--- BEGIN EXCERPTED RECORDS ---

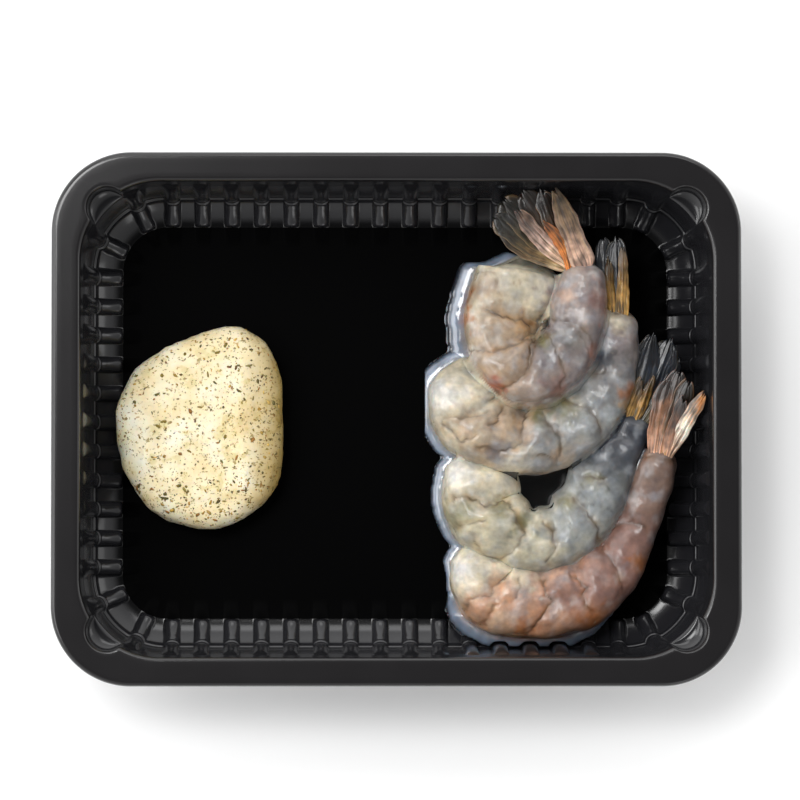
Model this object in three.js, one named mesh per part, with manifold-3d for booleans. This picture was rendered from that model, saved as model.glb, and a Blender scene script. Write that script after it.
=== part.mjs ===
// A black thermoformed food tray with four raw king prawns, peeled but with their tails left on,
// and a pat of garlic and herb butter. Millimetres, +Z up. The origin is the middle of the
// underside. +X runs along the tray towards the prawns and +Y across it, away from the viewer.

import * as THREE from "three";
import { mergeVertices } from "three/addons/utils/BufferGeometryUtils.js";
import Module from "manifold-3d";

const wasm = await Module();
wasm.setup();

// The tray's outside, and the sheet it is drawn from.
const TRAY_LENGTH = 190;
const TRAY_WIDTH = 147;
const TRAY_HEIGHT = 38;
const SHEET = 0.7;

// Insets from the outer edge, heights and corner radii that shape the wall, from the floor up.
const FLOOR_INSET = 17.3;
const FLOOR_CORNER = 14;
const TOE_RUN = 1.5;
const TOE_RISE = 0.8;
const LEDGE_INSET = 11;
const LEDGE_HEIGHT = 6;
const LEDGE_WIDTH = 0.8;
const LEDGE_RISE = 0.3;
const LEDGE_CORNER = 20;
const RIB_TOP_INSET = 8.5;
const RIB_TOP_CORNER = 21.6;
const FLANGE_INSET = 7.2;
const FLANGE_RADIUS = 0.7;
const RIM_CORNER = 22;
const LIP_RUN = 1.5;
const LIP_DROP = 3.5;
const LIP_CORNER = 20.5;

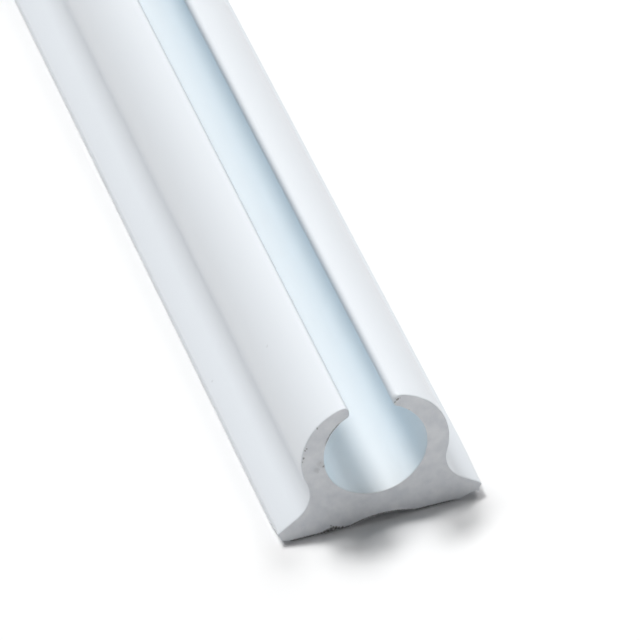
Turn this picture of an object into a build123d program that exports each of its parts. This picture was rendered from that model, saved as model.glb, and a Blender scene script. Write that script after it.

--- END EXCERPTED RECORDS ---

• GIVEN TASK:
The lines from the first of the entries through the line holding "const SHEET = 0.7;" are to be restated word for word, and no others.

• RESULT OF THIS TASK:
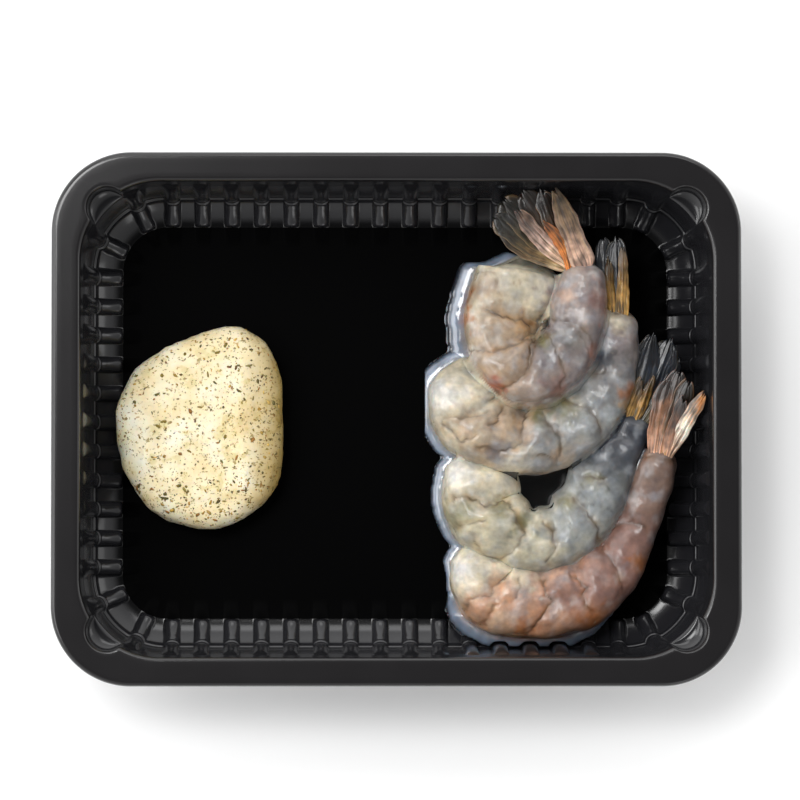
Model this object in three.js, one named mesh per part, with manifold-3d for booleans. This picture was rendered from that model, saved as model.glb, and a Blender scene script. Write that script after it.
=== part.mjs ===
// A black thermoformed food tray with four raw king prawns, peeled but with their tails left on,
// and a pat of garlic and herb butter. Millimetres, +Z up. The origin is the middle of the
// underside. +X runs along the tray towards the prawns and +Y across it, away from the viewer.

import * as THREE from "three";
import { mergeVertices } from "three/addons/utils/BufferGeometryUtils.js";
import Module from "manifold-3d";

const wasm = await Module();
wasm.setup();

// The tray's outside, and the sheet it is drawn from.
const TRAY_LENGTH = 190;
const TRAY_WIDTH = 147;
const TRAY_HEIGHT = 38;
const SHEET = 0.7;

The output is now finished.